The only known feature version of this serial is a direct-to-TV movie edited and syndicated in the late 1980s, and subsequently made available on videotape and DVD (most recently, under the altered title Dick Tracy and the Spider Gang).

==Critical reception==
Cline states that the Dick Tracy serials were "unexcelled in the action field," adding that "in any listing of serials released after 1930, the four Dick Tracy adventures from Republic must stand out as classics of the suspense detective thrillers, and the models for many others to follow." He goes on to write that Ralph Byrd "played the part [of Dick Tracy] to the hilt, giving his portrayal such unbridled, exuberant enthusiasm that the resulting excitement was contagious." Byrd become identified with the character following the release of this serial.
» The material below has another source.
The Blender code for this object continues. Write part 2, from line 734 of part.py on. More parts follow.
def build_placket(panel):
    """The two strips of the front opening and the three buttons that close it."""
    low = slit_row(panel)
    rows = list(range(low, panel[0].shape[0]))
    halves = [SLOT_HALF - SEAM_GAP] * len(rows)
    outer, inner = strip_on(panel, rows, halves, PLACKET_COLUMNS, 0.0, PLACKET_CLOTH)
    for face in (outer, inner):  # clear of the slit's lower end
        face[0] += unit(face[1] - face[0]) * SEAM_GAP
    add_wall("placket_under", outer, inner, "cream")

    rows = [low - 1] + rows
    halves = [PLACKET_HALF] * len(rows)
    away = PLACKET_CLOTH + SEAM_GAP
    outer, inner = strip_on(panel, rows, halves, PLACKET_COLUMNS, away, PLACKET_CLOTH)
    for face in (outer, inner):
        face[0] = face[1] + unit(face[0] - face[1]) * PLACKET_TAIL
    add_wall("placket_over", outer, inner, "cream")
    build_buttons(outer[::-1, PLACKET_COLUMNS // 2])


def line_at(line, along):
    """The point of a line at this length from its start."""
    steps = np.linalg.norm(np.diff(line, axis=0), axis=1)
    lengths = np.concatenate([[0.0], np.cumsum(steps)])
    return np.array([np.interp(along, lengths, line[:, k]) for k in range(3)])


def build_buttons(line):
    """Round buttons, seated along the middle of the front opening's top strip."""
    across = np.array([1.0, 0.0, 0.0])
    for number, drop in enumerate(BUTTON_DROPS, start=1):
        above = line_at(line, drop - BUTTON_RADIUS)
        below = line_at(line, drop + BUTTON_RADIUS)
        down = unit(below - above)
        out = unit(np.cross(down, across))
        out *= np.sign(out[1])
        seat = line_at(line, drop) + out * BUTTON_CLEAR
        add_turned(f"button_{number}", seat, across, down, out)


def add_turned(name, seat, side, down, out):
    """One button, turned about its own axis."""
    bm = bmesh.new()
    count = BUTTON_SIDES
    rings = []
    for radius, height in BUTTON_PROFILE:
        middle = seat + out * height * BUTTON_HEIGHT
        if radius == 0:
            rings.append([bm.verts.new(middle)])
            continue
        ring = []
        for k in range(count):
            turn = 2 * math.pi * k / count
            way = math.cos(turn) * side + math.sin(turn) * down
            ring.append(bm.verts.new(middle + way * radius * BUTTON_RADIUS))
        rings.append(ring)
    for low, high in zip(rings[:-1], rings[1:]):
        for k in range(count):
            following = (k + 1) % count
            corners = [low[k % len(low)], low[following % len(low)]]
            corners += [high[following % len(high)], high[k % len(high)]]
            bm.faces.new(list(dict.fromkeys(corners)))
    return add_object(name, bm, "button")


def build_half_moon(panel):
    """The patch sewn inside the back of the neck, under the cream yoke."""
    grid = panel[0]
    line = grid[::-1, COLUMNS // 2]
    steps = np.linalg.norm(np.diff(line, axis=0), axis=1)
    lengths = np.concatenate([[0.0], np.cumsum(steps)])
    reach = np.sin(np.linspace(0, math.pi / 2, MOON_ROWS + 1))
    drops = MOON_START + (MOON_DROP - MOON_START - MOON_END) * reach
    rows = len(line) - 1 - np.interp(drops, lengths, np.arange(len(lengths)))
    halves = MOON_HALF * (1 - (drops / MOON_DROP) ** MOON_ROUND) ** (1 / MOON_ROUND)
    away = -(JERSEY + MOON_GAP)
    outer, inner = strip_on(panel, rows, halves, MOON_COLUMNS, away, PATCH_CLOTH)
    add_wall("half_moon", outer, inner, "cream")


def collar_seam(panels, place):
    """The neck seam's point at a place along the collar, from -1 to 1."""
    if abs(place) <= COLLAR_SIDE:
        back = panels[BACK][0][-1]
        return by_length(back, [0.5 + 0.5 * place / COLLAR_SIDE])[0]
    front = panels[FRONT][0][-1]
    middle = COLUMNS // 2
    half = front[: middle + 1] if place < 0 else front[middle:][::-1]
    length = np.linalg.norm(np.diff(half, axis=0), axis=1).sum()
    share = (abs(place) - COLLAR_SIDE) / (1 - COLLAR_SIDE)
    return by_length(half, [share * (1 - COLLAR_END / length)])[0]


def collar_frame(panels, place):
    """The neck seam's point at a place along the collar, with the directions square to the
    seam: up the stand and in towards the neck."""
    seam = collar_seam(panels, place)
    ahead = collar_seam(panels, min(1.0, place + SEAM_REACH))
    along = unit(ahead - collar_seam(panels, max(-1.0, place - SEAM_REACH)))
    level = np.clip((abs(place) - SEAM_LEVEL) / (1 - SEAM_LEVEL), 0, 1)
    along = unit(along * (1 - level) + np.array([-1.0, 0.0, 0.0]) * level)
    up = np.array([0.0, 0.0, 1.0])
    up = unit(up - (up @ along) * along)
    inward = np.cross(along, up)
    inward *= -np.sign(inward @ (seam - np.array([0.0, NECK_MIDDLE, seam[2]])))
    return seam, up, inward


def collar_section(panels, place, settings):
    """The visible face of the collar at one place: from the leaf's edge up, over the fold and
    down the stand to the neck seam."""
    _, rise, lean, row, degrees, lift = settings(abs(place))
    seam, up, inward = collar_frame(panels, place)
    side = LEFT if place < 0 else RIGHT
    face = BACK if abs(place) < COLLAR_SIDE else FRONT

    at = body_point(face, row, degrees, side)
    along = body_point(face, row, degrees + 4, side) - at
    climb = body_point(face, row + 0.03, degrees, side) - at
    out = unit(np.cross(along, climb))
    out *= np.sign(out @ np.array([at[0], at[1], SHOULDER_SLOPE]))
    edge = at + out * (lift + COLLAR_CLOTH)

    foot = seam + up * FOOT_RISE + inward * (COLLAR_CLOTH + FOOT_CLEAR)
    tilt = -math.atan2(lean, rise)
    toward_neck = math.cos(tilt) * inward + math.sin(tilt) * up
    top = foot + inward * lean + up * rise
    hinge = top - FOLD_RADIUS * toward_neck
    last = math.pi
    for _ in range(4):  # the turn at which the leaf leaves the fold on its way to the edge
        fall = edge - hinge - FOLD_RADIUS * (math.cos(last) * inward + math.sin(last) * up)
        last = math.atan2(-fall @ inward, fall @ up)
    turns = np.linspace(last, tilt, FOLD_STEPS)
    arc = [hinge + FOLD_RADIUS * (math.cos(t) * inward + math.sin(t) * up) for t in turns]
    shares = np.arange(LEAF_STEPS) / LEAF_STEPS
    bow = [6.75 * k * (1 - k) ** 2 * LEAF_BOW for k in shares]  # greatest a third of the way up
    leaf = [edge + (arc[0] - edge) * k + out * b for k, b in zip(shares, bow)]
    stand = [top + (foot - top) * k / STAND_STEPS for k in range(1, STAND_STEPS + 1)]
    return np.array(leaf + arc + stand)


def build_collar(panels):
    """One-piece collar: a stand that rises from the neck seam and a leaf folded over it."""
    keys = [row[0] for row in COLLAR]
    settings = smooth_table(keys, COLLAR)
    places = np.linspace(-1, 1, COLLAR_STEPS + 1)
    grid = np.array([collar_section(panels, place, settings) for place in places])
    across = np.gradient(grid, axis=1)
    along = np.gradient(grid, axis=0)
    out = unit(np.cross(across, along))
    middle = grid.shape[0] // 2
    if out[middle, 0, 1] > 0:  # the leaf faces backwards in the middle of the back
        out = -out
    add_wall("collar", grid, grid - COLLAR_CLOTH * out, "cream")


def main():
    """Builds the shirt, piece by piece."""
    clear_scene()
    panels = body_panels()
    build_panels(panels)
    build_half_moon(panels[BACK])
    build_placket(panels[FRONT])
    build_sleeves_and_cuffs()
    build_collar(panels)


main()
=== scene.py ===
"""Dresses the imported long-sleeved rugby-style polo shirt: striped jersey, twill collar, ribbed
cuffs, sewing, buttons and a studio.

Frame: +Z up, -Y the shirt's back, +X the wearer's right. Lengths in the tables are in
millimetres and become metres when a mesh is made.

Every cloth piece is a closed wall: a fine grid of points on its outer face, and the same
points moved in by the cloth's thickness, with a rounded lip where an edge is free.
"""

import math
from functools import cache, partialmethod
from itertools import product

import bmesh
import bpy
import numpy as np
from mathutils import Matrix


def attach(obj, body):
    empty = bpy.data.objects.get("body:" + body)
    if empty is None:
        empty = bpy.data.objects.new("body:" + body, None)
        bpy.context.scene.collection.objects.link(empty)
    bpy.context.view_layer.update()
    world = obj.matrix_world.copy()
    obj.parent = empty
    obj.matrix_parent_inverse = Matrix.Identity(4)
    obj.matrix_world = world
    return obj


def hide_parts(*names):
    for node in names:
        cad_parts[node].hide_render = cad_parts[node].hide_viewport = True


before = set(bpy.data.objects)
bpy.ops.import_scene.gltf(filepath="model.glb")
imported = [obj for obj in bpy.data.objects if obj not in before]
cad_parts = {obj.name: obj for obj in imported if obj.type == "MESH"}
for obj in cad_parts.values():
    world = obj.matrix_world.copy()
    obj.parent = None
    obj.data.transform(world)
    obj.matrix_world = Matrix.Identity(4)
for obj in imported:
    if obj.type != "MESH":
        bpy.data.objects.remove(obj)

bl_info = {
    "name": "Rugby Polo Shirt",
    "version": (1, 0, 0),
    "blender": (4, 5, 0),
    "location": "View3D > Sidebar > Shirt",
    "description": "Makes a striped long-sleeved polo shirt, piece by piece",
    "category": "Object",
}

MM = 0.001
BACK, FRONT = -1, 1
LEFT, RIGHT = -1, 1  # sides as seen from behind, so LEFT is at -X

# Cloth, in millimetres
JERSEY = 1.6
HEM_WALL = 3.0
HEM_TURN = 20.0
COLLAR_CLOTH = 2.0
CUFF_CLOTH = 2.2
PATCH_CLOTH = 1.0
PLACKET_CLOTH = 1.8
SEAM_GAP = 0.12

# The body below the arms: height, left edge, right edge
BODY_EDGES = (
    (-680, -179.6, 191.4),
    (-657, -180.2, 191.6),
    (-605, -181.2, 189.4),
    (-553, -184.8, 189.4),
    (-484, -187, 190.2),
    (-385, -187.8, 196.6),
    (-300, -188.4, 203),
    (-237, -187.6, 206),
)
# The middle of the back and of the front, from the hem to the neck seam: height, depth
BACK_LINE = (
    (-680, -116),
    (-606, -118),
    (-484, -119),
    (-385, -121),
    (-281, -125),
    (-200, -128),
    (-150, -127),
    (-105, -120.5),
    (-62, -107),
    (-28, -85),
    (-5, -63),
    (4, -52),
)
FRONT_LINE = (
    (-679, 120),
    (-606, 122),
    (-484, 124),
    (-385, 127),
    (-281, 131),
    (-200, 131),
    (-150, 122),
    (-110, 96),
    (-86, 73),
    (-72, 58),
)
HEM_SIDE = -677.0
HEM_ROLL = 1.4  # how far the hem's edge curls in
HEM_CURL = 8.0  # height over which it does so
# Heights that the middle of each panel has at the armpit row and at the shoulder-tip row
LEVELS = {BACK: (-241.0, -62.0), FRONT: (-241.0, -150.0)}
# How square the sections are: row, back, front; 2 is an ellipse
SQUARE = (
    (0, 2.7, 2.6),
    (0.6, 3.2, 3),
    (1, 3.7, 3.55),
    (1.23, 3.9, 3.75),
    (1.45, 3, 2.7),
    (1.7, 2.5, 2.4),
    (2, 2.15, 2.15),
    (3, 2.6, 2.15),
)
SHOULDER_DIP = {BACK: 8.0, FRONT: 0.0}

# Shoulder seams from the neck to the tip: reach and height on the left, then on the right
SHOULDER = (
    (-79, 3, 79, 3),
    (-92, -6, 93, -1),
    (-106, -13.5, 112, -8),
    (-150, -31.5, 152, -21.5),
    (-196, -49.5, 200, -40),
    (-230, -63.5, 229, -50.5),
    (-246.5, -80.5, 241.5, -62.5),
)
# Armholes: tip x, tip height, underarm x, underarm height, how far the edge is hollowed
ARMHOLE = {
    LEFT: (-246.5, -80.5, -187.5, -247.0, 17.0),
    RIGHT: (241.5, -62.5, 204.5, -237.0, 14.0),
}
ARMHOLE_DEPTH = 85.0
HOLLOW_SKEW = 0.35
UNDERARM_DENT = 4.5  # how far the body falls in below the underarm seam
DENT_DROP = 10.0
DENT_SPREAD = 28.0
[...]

The final chapter reunion between Dick and Gordon Tracy, as Gordon lies dying and his memory returns, is "one of the few moments of real emotional drama ever attempted in serials". This added to the human quality of Dick Tracy, which was present in both this serial and Chester Gould's original strip.

==Chapter titles==
1. The Spider Strikes
2. The Bridge of Terror
3. The Fur Pirates
4. Death Rides the Sky
5. Brother Against Brother
6. Dangerous Waters
7. The Ghost Town Mystery
8. Battle in the Clouds
9. The Stratosphere Adventure
10. The Gold Ship
11. Harbor Pursuit
12. The Trail of the Spider — re-cap chapter
13. The Fire Trap
14. The Devil in White
15. Brothers United
_{Source:}

Dick Tracy was the only 15-chapter serial released by Republic in 1937.

==References in other films==
- The cliffhanger for chapter three, a motorboat chase, is copied in the movie Indiana Jones and the Last Crusade (1989).
- The Spider's flying wing was reused for the later, unconnected, Republic serial The Fighting Devil Dogs (1938).